Jonathan Malesic is Assistant Professor of Theology, King’s College, 133 North River St., Wilkes-Barre, PA 18711.

Kantian philosophy and revealed religion stand at odds over secrecy’s normative status: philosophy condemns secrecy and religion approves of it. These rival evaluations of secrecy are explored in Kierkegaard’s Fear and Trembling, with reference to Abraham’s secret plan to sacrifice Isaac. Kierkegaard’s dialectic shows that religion’s commitment to the possibility of particular revelation—something I characterize as an "unsayable" secret—is the source both of secrecy’s condemnation on the universalistic grounds of Kantian ethics and of its approval on particularist religious grounds.

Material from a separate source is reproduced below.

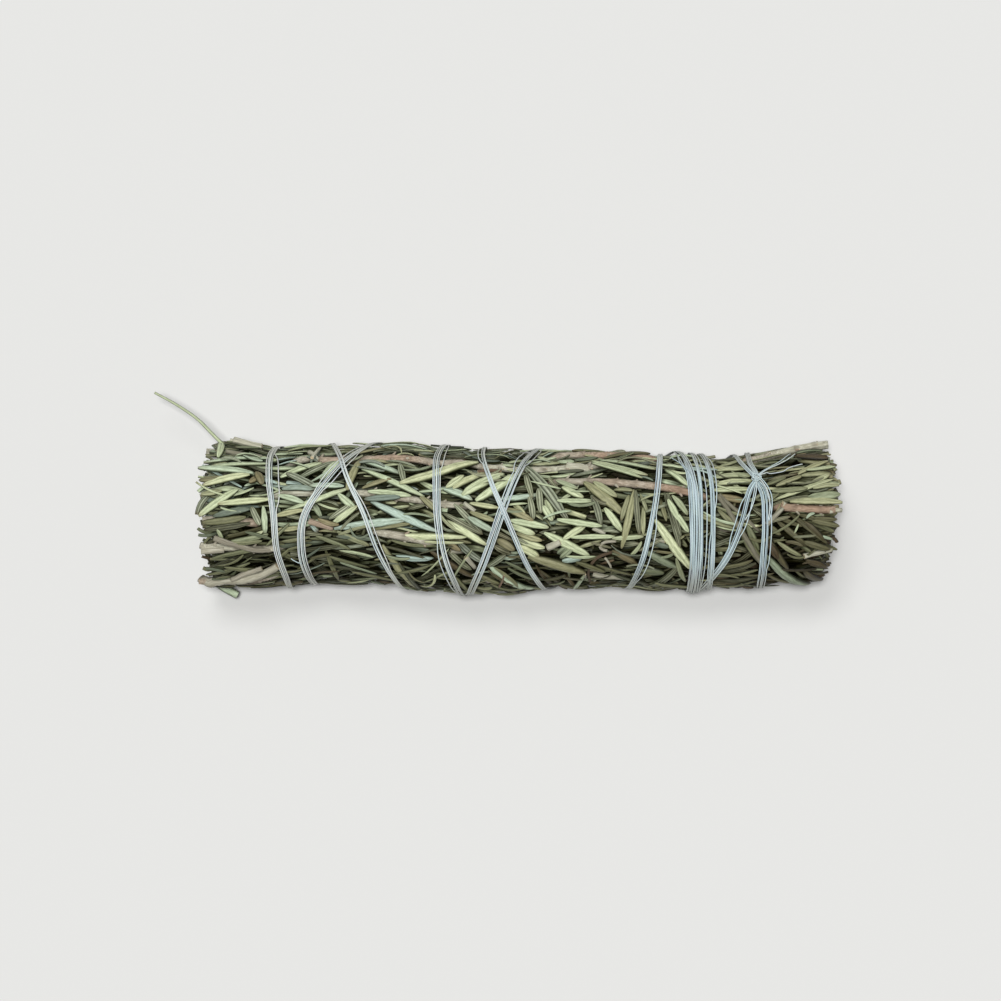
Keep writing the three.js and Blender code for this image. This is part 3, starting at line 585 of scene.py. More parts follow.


For Kierkegaard, the site of Abraham’s call is the very inwardness that enables Abraham to violate ethics by keeping a secret from Isaac. This unsayable secret, however, also opens up the possibility for Abraham and other religious individuals to take on a radical responsibility for the other, which Kantianism would not permit. If Kierkegaard’s claim that acknowledging revelation necessarily entails acknowledging inwardness is correct, then attention to secrecy is imperative for the study of revealed religion.